Powell Testimony Seals Deal For Rate Cut This Month; Markets Hit Record Highs

Powell Testimony Seals Deal For Rate Cut This Month; Markets Hit Record Highs

By Darrell Delamaide

Investors celebrated what they took as a strong hint from Federal Reserve chair Jay Powell that an interest-rate cut was imminent by pushing U.S. stocks into record territory, with the Nasdaq Composite closing at a record 8202.53, and the S&P 500 crossing the 3000 threshold for the first time before closing at 2993.07.

In fact, Powell’s comments in his twice-yearly testimony before Congress were so definitive that it would be difficult for the Fed to stand pat on rates at its policy meeting at the end of this month without provoking a savage reaction from the markets.

S&P500, NASDAQ Composite closed at record highs yesterday

S&P500, NASDAQ Composite closed at record highs yesterday

First off, he affirmed that the downward risks facing the economy had not abated since he originally suggested that the Fed might need to cut rates in order to sustain economic growth. Then he answered the question on everybody’s mind as to whether the strong jobs report for June had changed that outlook, with a “straight answer,” namely, “no.”

Powell was dismissive of any consideration that the addition of 225,000 jobs last month made for a hot labor market that would push up prices. “To call something hot, you need to see heat,” he said.

Shift In Inflation View

In fact, the most telling admission from the chairman was that “there is a risk that weak inflation will be even more persistent than we currently anticipate.” Previously Powell had insisted, in the face of all evidence to the contrary, that inflation was running below the Fed’s 2% target (for seven years now) because of transitory factors.
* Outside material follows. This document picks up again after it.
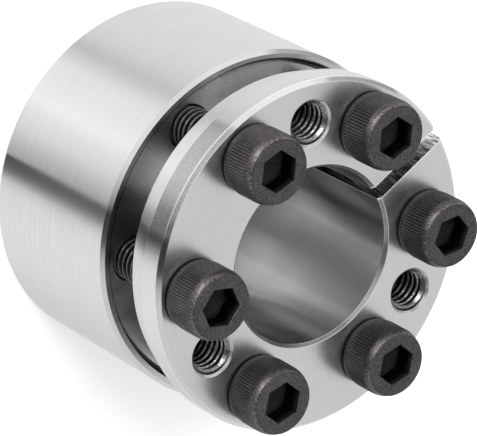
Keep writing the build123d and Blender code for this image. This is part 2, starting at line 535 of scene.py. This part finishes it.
def black_oxide():
    """Black oxide on cold-formed steel: a thin matt black skin with fine grit, in which bare
    metal shows as light specks where the front edge of the head has been knocked, and as fine
    lines on the crests of the thread. Inside the socket, under the head and in the roots of the
    thread the colour is painted almost black, painted shade. The second texture axis is the
    length along the head's profile in mm, or on the thread minus one, less the share of its depth."""
    material, tree, output = new_material("black_oxide_cap_screw")
    place = add_node(tree, "ShaderNodeTexCoord")
    turn, along, _ = add_node(tree, "ShaderNodeSeparateXYZ", {0: place.outputs["UV"]}).outputs
    grit = add_node(
        tree, "ShaderNodeTexNoise",
        {"Vector": place.outputs["Object"], "Scale": 1 / (0.25 * MM), "Detail": 4.0,
         "Roughness": 0.7},
    ).outputs[0]
    stain = add_node(
        tree, "ShaderNodeTexNoise",
        {"Vector": place.outputs["Object"], "Scale": 1 / (2.0 * MM), "Detail": 3.0},
    ).outputs[0]
    specks = add_node(
        tree, "ShaderNodeMapRange",
        {"Value": grit, "From Min": 0.42, "From Max": 0.62, "To Min": 0.0, "To Max": 0.4},
    ).outputs[0]
    edge = band(tree, along, edge_length - 0.4, edge_length + 0.2, 0.15)
    worn = maths(tree, "MULTIPLY", edge, specks)
    rubbed_crest = maths(tree, "MULTIPLY", band(tree, along, -1.06, -0.5, 0.03), 0.6)
    worn = maths(tree, "MAXIMUM", worn, rubbed_crest)
    skin = add_node(
        tree, "ShaderNodeMix",
        {0: stain, 6: linear("#4b4948"), 7: linear("#5f5c5b")}, data_type="RGBA",
    ).outputs[2]
    colour = add_node(
        tree, "ShaderNodeMix", {0: worn, 6: skin, 7: linear("#9a9795")}, data_type="RGBA"
    ).outputs[2]
    mottle = add_node(
        tree, "ShaderNodeMapRange",
        {"Value": grit, "From Min": 0.38, "From Max": 0.62, "To Min": 0.6, "To Max": 1.4},
    ).outputs[0]
    # Painted shade: the colour darkens down the socket, less so on its floor, and in the roots of
    # the thread.
    socket = add_node(
        tree, "ShaderNodeMapRange",
        {"Value": along, "From Min": face_length + 0.45, "From Max": face_length + 1.6,
         "To Min": 1.0, "To Max": 0.12},
    ).outputs[0]
    root = add_node(
        tree, "ShaderNodeMapRange",
        {"Value": along, "From Min": -1.6, "From Max": -1.05, "To Min": 0.08, "To Max": 1.0},
    ).outputs[0]
    socket_floor = add_node(
        tree, "ShaderNodeMapRange",
        {"Value": along, "From Min": face_length + 3.3, "From Max": face_length + 3.9,
         "To Min": 0.0, "To Max": 0.18},
    ).outputs[0]
    socket = maths(tree, "ADD", socket, socket_floor)
    # The knurl is lighter on its ridges, partly rubbed and partly painted highlight, and painted
    # darker in the grooves between them, painted shade.
    ridge = maths(tree, "COSINE", maths(tree, "MULTIPLY", turn, 2 * pi * knurl_teeth))
    knurl = maths(tree, "MULTIPLY", band(tree, along, knurl_low, knurl_high, 0.3), ridge)
    knurl = maths(tree, "MULTIPLY_ADD", knurl, 0.3, 1.05)
    # Painted shade in the corner where the head sits on the flange.
    seat_shade = maths(tree, "MULTIPLY_ADD", band(tree, along, 1.2, 1.75, 0.15), -0.85, 1.0)
    tone = maths(tree, "MULTIPLY", mottle, maths(tree, "MULTIPLY", socket, root))
    tone = maths(tree, "MULTIPLY", tone, maths(tree, "MULTIPLY", knurl, seat_shade))
    colour = add_node(
        tree, "ShaderNodeVectorMath", {0: colour, "Scale": tone}, operation="SCALE"
    ).outputs[0]
    roughness = add_node(
        tree, "ShaderNodeMapRange",
        {"Value": grit, "From Min": 0.3, "From Max": 0.7, "To Min": 0.4, "To Max": 0.55},
    ).outputs[0]
    bump = add_node(
        tree, "ShaderNodeBump", {"Height": grit, "Strength": 0.8, "Distance": 0.02 * MM}
    ).outputs[0]
    skin_shader = add_node(
        tree, "ShaderNodeBsdfPrincipled",
        {"Base Color": colour, "Metallic": 0.9, "Roughness": roughness, "Normal": bump},
    )
    tree.links.new(skin_shader.outputs[0], output.inputs[0])
    return material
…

“Many FOMC participants saw that the case for a somewhat more accommodative monetary policy had strengthened,” Powell said, referring to the analysis of incoming data on inflation and the economy at the Federal Open Market Committee meeting last month.

He was virtually quoting the minutes of that meeting, which were also released Wednesday after the usual three-week delay. The minutes said:

“Many judged additional monetary policy accommodation would be warranted in the near term should these recent developments prove to be sustained and continue to weigh on the economic outlook.”

Further Clues Ahead

The release later this week of the consumer price index and producer price index should provide clues about what the personal consumption expenditures index – the inflation measure preferred by the Fed – will show when it is released later this month.

That PCE index generally runs lower than consumer price index so CPI would have to show a significant gain in the direction of 2% to relieve Fed concerns about persistently low inflation. Powell and his colleagues seem to have reasons for thinking this will not be the case.

And To Seal The Deal…

If the Fed needs any argument to seal the deal, the fact that the inverted yield curve passed the 30-session threshold that economists take as heralding a recession should give it to them.

The yield on three-month Treasury bills has exceeded that of the 10-year note for 30 consecutive trading sessions. The difference reached 0.259 percentage points, the most since a 2007 inversion correctly forecast the recession that accompanied the financial crisis.

On top of that, different economic models used by the Fed regional banks in New York and Cleveland show that the odds of a recession in the next 12 months have risen to 1 in 3, also the biggest since 2007.

Growing Pessimism

The minutes of the June meeting indicated that a shift in sentiment regarding the economy might be taking place. While participants in general held to their optimism that growth, jobs and inflation were on a solid path, “Many participants attached significant odds to scenarios with less favorable outcomes.”

Powell will follow up his appearance Wednesday at the House Financial Services Committee with testimony Thursday before the Senate Banking Committee, though the second session rarely produces any market-moving news beyond the first hearing.

House lawmakers were at pains to reassure Powell that they “have got your back” in his dispute with President Donald Trump over monetary policy. But as long as Powell and company are willing to go in the direction Trump wants, that probably won’t be necessary.